§ Data provided
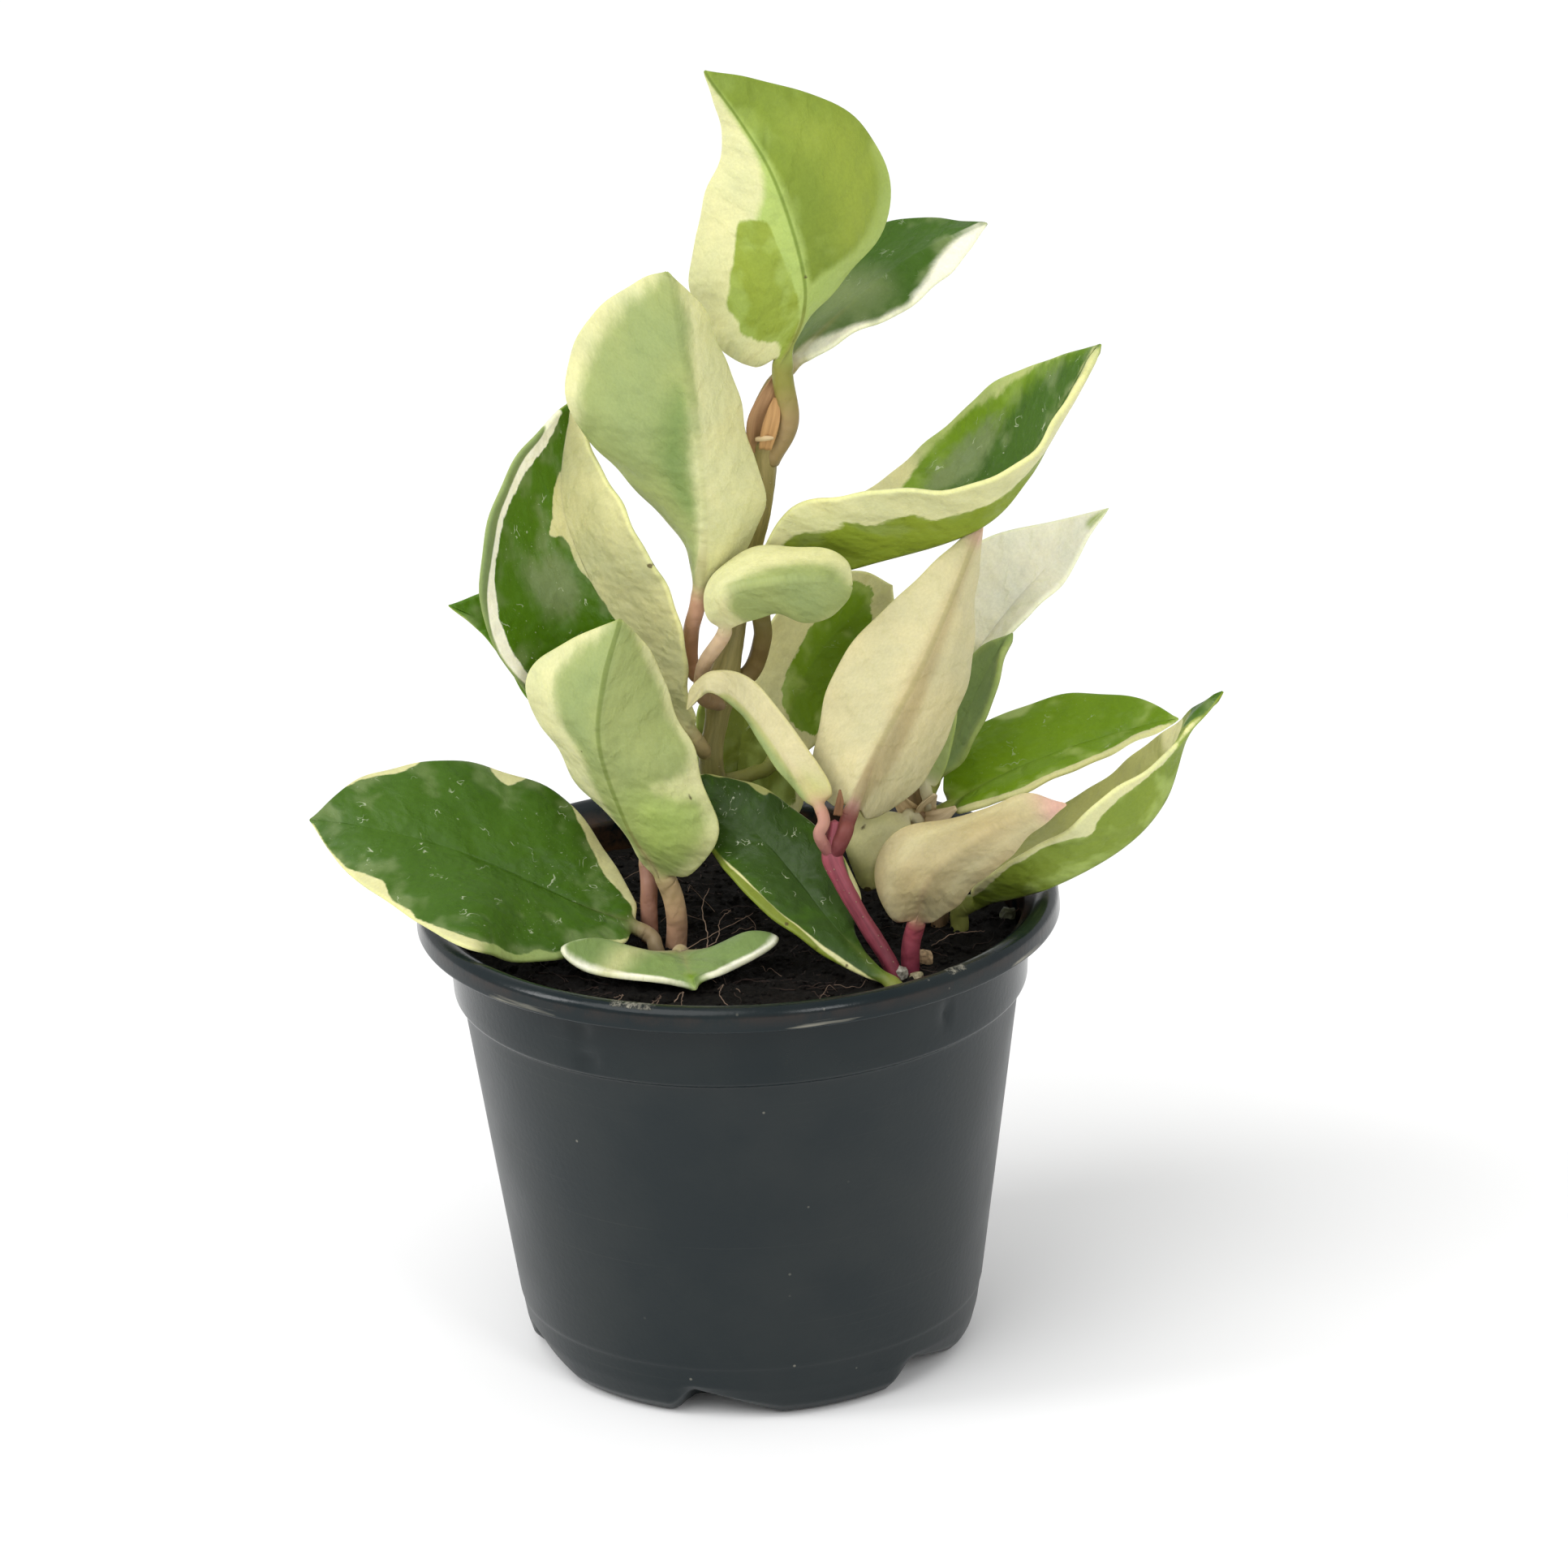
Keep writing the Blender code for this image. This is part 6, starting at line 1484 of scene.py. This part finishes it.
def strands_mesh(strands, sides=5):
    """Points and faces of thin tubes, each given by its points and its radii."""
    points, faces = [], []
    angles = np.linspace(0, TURN, sides, endpoint=False)
    for path, radii in strands:
        across, up = frames_along(path, (0.3, 0.8, 0.5))
        start = len(points)
        for i in range(len(path)):
            points += [tuple(p) for p in path[i] + radii[i] * circle(angles, across[i], up[i])]
        points += [tuple(path[0]), tuple(path[-1])]
        faces += ring_faces(len(path), sides, start)
    return points, faces


def wander(chance, start, heading, length, steps, lift):
    """A crooked path over the peat, with ups and downs of about lift."""
    path = [np.array(start, float)]
    step = length / steps
    for _ in range(steps):
        heading += chance.uniform(-0.5, 0.5)
        rise = chance.uniform(-1, 1) * lift / steps * 2
        path.append(path[-1] + (step * math.cos(heading), step * math.sin(heading), rise))
    return path


def inside_wall(path, reach):
    """The points of a path that lie inside a radius."""
    return [p for p in path if math.hypot(p[0], p[1]) < reach]


def make_fibres(settings):
    """Short coconut fibres all over the peat, as one piece."""
    chance = random.Random(23)
    strands = []
    for _ in range(settings.fibres):
        x, y = random_spot(chance, SOIL_RADIUS - 3.0)
        start = (x, y, peat_level(x, y, settings.relief) + 0.25)
        length = chance.uniform(2.5, 8.0)
        path = inside_wall(wander(chance, start, chance.uniform(0, HEADINGS), length, 9, 1.2), SOIL_RADIUS)
        if len(path) < FEWEST_POINTS:
            continue
        fine = smooth_curve(path, np.linspace(0, 1, 14))
        for p in fine:
            p[2] = max(p[2], peat_level(p[0], p[1], settings.relief) - 0.1)
        strands.append((fine, np.linspace(chance.uniform(0.06, 0.12), 0.04, len(fine))))
    points, faces = strands_mesh(strands)
    add_piece("coconut_fibres", points, faces, [dry_fibre("coconut_fibre", settings.fibre)])


# Root hairs that show in front: points over the peat.
ROOT_HAIRS = [
    [(-14.5, -13, 70.2), (-8, -11, 72.4), (-1, -7, 74.5), (2.5, -5, 75.5)],
    [(-5.5, -10, 70.0), (-5, -8, 73.0), (-5.8, -6, 77.0), (-4.5, -5, 80.0)],
    [(-3.5, -24, 70.0), (-2.6, -26, 71.5), (-3.2, -29, 71.4), (-2.0, -32, 70.5)],
    [(-10.5, -29, 70.0), (-9.0, -29, 71.8), (-9.2, -33, 71.2), (-8.6, -35, 70.2)],
    [(-13.5, -30, 70.0), (-12.5, -31, 72.0), (-14.5, -34, 71.4)],
    [(-20, -26, 70.0), (-18.5, -29, 71.6), (-20.5, -33, 71.0)],
    [(44, 2, 70.0), (47, 8, 71.5), (45, 12, 72.0), (42, 14, 71.0)],
    [(-22, 4, 70.4), (-19, 6, 72.0), (-16.5, 7.5, 72.2), (-14.5, 9, 71.0)],
    [(-21, 2, 70.4), (-18.5, 3, 71.6), (-17, 5, 73.0), (-14, 6, 72.4)],
    [(-6.5, -7, 70.0), (-3.5, -6, 71.5), (-3.0, -4, 74.0), (-1.2, -4, 75.8)],
    [(31, -9, 70.2), (34, -8, 71.6), (37.5, -6, 71.4), (40, -4, 70.6)],
]


def make_roots(settings):
    """Fine pale root hairs that arch over the peat, as one piece."""
    chance = random.Random(5)
    strands = []
    for points in ROOT_HAIRS:
        path = smooth_curve(points, np.linspace(0, 1, 26))
        path += [[chance.uniform(-0.12, 0.12) for _ in range(3)] for _ in path]
        strands.append((path, np.linspace(0.09, 0.05, len(path))))
    for _ in range(FINE_ROOTS):
        x, y = random_spot(chance, SOIL_RADIUS - 6.0)
        start = (x, y, soil_level(x, y) + 0.2)
        path = wander(chance, start, chance.uniform(0, HEADINGS), chance.uniform(4, 10), 8, 4.0)
        path = inside_wall(path, SOIL_RADIUS - 1)
        if len(path) >= FEWEST_POINTS:
            fine = smooth_curve(path, np.linspace(0, 1, 18))
            strands.append((fine, np.full(len(fine), 0.045)))
    points, faces = strands_mesh(strands)
    add_piece("root_hairs", points, faces, [dry_fibre("root_hair", settings.root)])


def dry_fibre(name, tone):
    """Dry plant fibre, stripped and tangled.

    It is matt and uneven in colour.
    """
    material, tree = new_material(name)
    # Colour changes about each 2 mm along a fibre, in metres.
    spot = add(tree, "TexCoord").outputs["Object"]
    patchy = add(tree, "TexNoise", {"Vector": spot, "Scale": 420.0, "Detail": 2.0})
    colour = mottled(tree, tone, patchy, 1.0, (0.3, (0.35, 0.3, 0.28)), (0.7, (1.2, 1.15, 1.1)))
    shader = add(tree, "BsdfPrincipled", {"Base Color": colour, "Roughness": 0.8, "IOR": 1.45})
    add(tree, "OutputMaterial", {"Surface": shader})
    return material


def make_floor(settings):
    """White paper floor under the pot."""
    corners = [(-1, -1), (1, -1), (1, 1), (-1, 1)]
    mesh = bpy.data.meshes.new("paper_floor")
    mesh.from_pydata([(MM * FLOOR_HALF * x, MM * FLOOR_HALF * y, 0) for x, y in corners], [], [(0, 1, 2, 3)])
    material, tree = new_material("white_paper")
    # Paper tooth drawn at 1 mm.
    spot = add(tree, "TexCoord").outputs["Object"]
    tooth = add(tree, "TexNoise", {"Vector": spot, "Scale": 900.0, "Detail": 2.0})
    finish(tree, settings.floor, 0.9, tooth, 0.05, 0.1, {"Specular IOR Level": 0.1})
    mesh.materials.append(material)
    floor = bpy.data.objects.new("paper_floor", mesh)
    bpy.context.scene.collection.objects.link(floor)


def place_lamp(light, place, aim):
    """Put a light in the scene so that it points from one place to another."""
    lamp = bpy.data.objects.new(light.name, light)
    lamp.location = Vector(place) * MM
    direction = (Vector(aim) - Vector(place)) * MM
    lamp.rotation_euler = direction.to_track_quat("-Z", "Y").to_euler()
    bpy.context.scene.collection.objects.link(lamp)


def make_softbox(name, place, width, height, power):
    """A soft upright light that faces the plant."""
    light = bpy.data.lights.new(name, "AREA")
    light.shape = "RECTANGLE"
    light.size = width * MM
    light.size_y = height * MM
    light.energy = power
    place_lamp(light, place, (0, 0, 90))


def make_lights(settings):
    """Even white room light, a broad light from the upper left, and a softbox on each side."""
    world = bpy.data.worlds.new("white_room")
    world.use_nodes = True
    world.node_tree.nodes["Background"].inputs["Color"].default_value = (1.0, 1.0, 1.0, 1.0)
    world.node_tree.nodes["Background"].inputs["Strength"].default_value = settings.sky
    bpy.context.scene.world = world
    bpy.context.scene.view_settings.view_transform = "Standard"
    window = bpy.data.lights.new("overhead_light", "SUN")
    window.energy = settings.window
    window.angle = math.radians(45)
    place_lamp(window, (-500, -600, 1000), (0, 0, 0))
    make_softbox("left_softbox", (-1000, -210, 700), 300, 500, settings.key)
    make_softbox("right_softbox", (520, -900, 700), 300, 500, settings.fill)


def make_camera():
    """The camera at the photograph's viewing angle."""
    target = Vector(CAMERA_TARGET)
    raised = math.radians(CAMERA_ELEVATION)
    offset = Vector((0, -math.cos(raised), math.sin(raised))) * CAMERA_DISTANCE
    data = bpy.data.cameras.new("view_camera")
    data.sensor_width = SENSOR_WIDTH
    data.lens = FOCAL_PIXELS / IMAGE_SIZE * SENSOR_WIDTH
    data.clip_start = 0.01
    data.clip_end = 20.0
    camera = bpy.data.objects.new("view_camera", data)
    look = (-offset).to_track_quat("-Z", "Y").to_matrix().to_4x4()
    roll = Matrix.Rotation(math.radians(CAMERA_ROLL), 4, "Z")
    camera.matrix_world = Matrix.Translation((target + offset) * MM) @ look @ roll
    bpy.context.scene.collection.objects.link(camera)
    bpy.context.scene.camera = camera


class HOYA_OT_pot(Operator):
    """Turn the nursery pot with its lip, collar, notches and drainage holes"""

    bl_idname = "hoya.pot"
    bl_label = "Nursery pot"

    def execute(self, context):
        make_pot(context.scene.hoya_pot)
        return {"FINISHED"}


class HOYA_OT_soil(Operator):
    """Fill the pot with peat, crumbs, fibres, root hairs and grit"""

    bl_idname = "hoya.soil"
    bl_label = "Peat"

    def execute(self, context):
        settings = context.scene.hoya_soil
        make_soil(settings)
        make_crumbs(settings)
        make_fibres(settings)
        make_roots(settings)
        make_stones()
        return {"FINISHED"}


class HOYA_OT_vines(Operator):
    """Grow the vines with their nodes, bud scales and bracts"""

    bl_idname = "hoya.vines"
    bl_label = "Vines"

    def execute(self, context):
        for seed, (name, vine) in enumerate(VINES.items()):
            make_vine(name, vine, seed)
        make_scales(NODE_SCALES)
        return {"FINISHED"}


class HOYA_OT_leaves(Operator):
    """Grow every leaf with its stalk, waves and variegation"""

    bl_idname = "hoya.leaves"
    bl_label = "Leaves"

    def execute(self, context):
        for seed, (name, leaf) in enumerate(LEAVES.items()):
            make_leaf(name, leaf, LOOKS[name], context.scene.hoya_leaves, seed)
        return {"FINISHED"}


class HOYA_OT_stage(Operator):
    """Set up the floor, the lights and the camera"""

    bl_idname = "hoya.stage"
    bl_label = "Stage"

    def execute(self, context):
        make_floor(context.scene.hoya_stage)
        make_lights(context.scene.hoya_stage)
        make_camera()
        return {"FINISHED"}


class HOYA_PT_tools(Panel):
    """Buttons and settings of the potted hoya"""

    bl_label = "Potted hoya"
    bl_space_type = "VIEW_3D"
    bl_region_type = "UI"
    bl_category = "Hoya"

    def draw(self, context):
        for operator, group in GROUPS:
            box = self.layout.box()
            box.operator(operator.bl_idname)
            settings = getattr(context.scene, group, None)
            for key in settings.__annotations__ if settings else ():
                box.prop(settings, key)


GROUPS = [
    (HOYA_OT_pot, "hoya_pot"),
    (HOYA_OT_soil, "hoya_soil"),
    (HOYA_OT_vines, ""),
    (HOYA_OT_leaves, "hoya_leaves"),
    (HOYA_OT_stage, "hoya_stage"),
]
SETTINGS = {"hoya_pot": PotSettings, "hoya_soil": SoilSettings, "hoya_leaves": LeafSettings,
            "hoya_stage": StageSettings}


def register():
    """Register the settings, the operators and the panel."""
    for group in SETTINGS.values():
        bpy.utils.register_class(group)
    for name, group in SETTINGS.items():
        setattr(bpy.types.Scene, name, PointerProperty(type=group))
    for operator, _ in GROUPS:
        bpy.utils.register_class(operator)
    bpy.utils.register_class(HOYA_PT_tools)


def unregister():
    """Remove them again, in the opposite order."""
    bpy.utils.unregister_class(HOYA_PT_tools)
    for operator, _ in reversed(GROUPS):
        bpy.utils.unregister_class(operator)
    for name, group in SETTINGS.items():
        delattr(bpy.types.Scene, name)
        bpy.utils.unregister_class(group)


def main():
    """Make every piece and the stage."""
    register()
    bpy.ops.hoya.stage()
    bpy.ops.hoya.pot()
    bpy.ops.hoya.soil()
    bpy.ops.hoya.vines()
    bpy.ops.hoya.leaves()


if __name__ == "__main__":
    main()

§ Task requirements
Quote exactly the first line of the data and every line after it through the one holding "return points, faces".

§ Solution to this problem
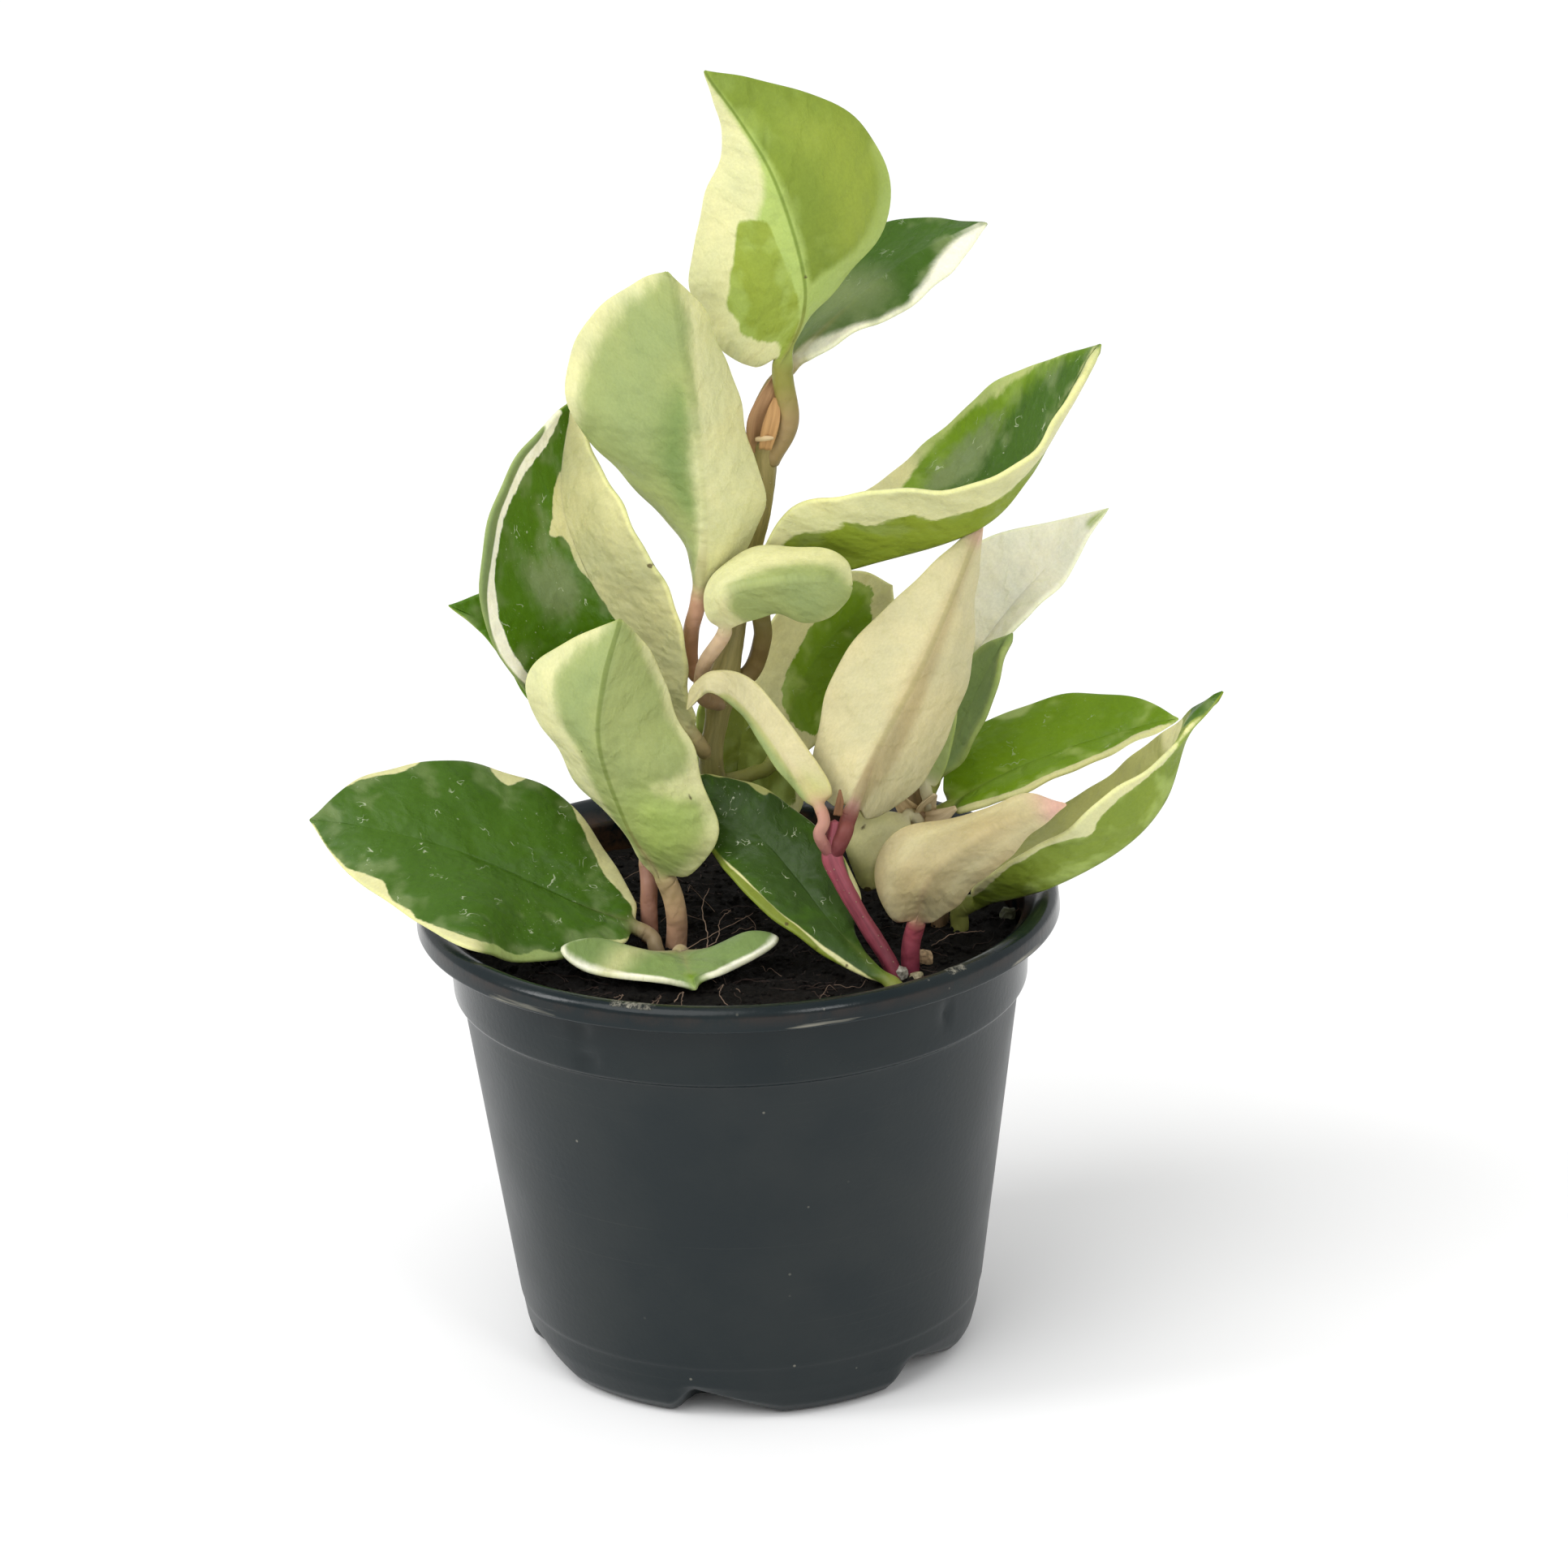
Keep writing the Blender code for this image. This is part 6, starting at line 1484 of scene.py. This part finishes it.
def strands_mesh(strands, sides=5):
    """Points and faces of thin tubes, each given by its points and its radii."""
    points, faces = [], []
    angles = np.linspace(0, TURN, sides, endpoint=False)
    for path, radii in strands:
        across, up = frames_along(path, (0.3, 0.8, 0.5))
        start = len(points)
        for i in range(len(path)):
            points += [tuple(p) for p in path[i] + radii[i] * circle(angles, across[i], up[i])]
        points += [tuple(path[0]), tuple(path[-1])]
        faces += ring_faces(len(path), sides, start)
    return points, faces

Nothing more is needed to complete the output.